It is not often that property litigation cases make headline news, however the Supreme Court decision of Coventry & others v Lawrence & others [2014] UKSC 13 does just that. Ignoring the important legal precedents that intrigue specialist real estate litigators like me (nuisance, prescriptive rights and injunctions), the issue of legal costs once again takes centre stage. How can the 2006 purchase of a £300,000 bungalow near a motocross track in Mildenhall lead to not one, but two Supreme Court decisions in 2014 (with a third in the wings) at the cost to one side alone of in excess of £1 million?
The bungalow owners’ basic legal costs were £398,000, the success fee for the “no win, no fee” case was £319,000 and the ATE premium was in the region of £350,000. Although making clear that he was not criticising the lawyers’ conduct, Lord Neuberger, the President of the Supreme Court considered it “highly regrettable” that it cost two citizens this much to assert their right to live in peace in their home. This ignores the costs incurred by the operators of the motocross track in defending their business. As the track operators were unsuccessful in defending the Court of Appeal decision that had been in their favour, they were ordered to pay 60% of the bungalow owners’ costs.

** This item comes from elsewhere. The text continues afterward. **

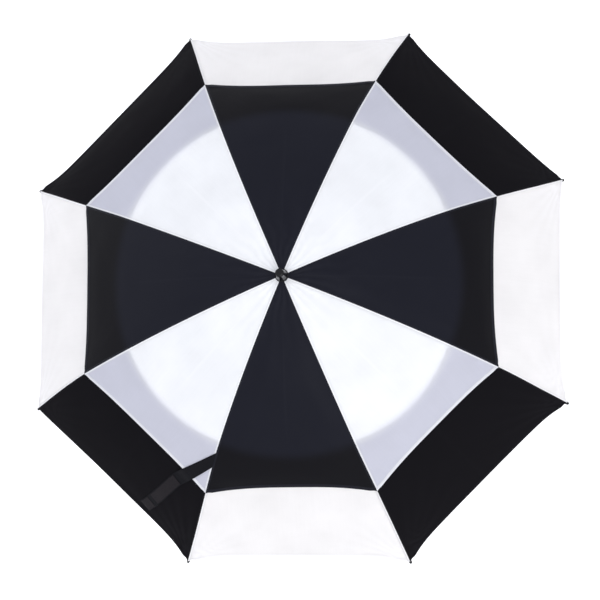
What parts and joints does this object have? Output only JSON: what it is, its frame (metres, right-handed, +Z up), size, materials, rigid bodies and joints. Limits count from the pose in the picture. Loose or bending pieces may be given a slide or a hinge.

Significantly, the Supreme Court took the view that because the costs included the success fee and the ATE premium, the order may infringe article 6 of the European Convention on Human Rights (the right to a fair trial) and under article 1 of The First Protocol (the right to the peaceable enjoyment of their possessions). If the Supreme Court were to make a declaration of incompatibility it would have serious consequences for the government, triggering compensation claims from other litigants that had been subject to such costs orders. The court adjourned this final element of the case to give the Attorney General and the Secretary of State for Justice the opportunity to be heard. And so the case trundles on…
Costs reform has been at the top of the agenda for many years now. The Woolf reforms of 1999 sought to save costs by making litigation a last resort, promote mediation and streamline procedure. This case involves the old costs regime that grew up around these reforms. The Jackson Reforms of April 2013 have tried to tackle the issue of costs once again. They have brought with them an array of different problems that unfortunately (and ironically) are just working their way through the courts.
Whatever the prevailing costs regime, the Coventry case brings into relief yet again the difficulty of affording access to quality legal advice in a cost-efficient manner. This is a conundrum that will not easily be solved. Property litigation cases are frequently technically complex and cannot be done quickly (and consequently cheaply) and well if they are to go all the way to trial. When large sums of money are in dispute and the parties are wealthy individuals or businesses, the costs involved are not always so acutely felt. However, property disputes often involve lesser sums of money but retain a high level of knotty legal complexity. The conundrum is often solved by mediation which serves often to settle the dispute although it does not necessarily provide the legal answer. Meanwhile, the costs controversy continues.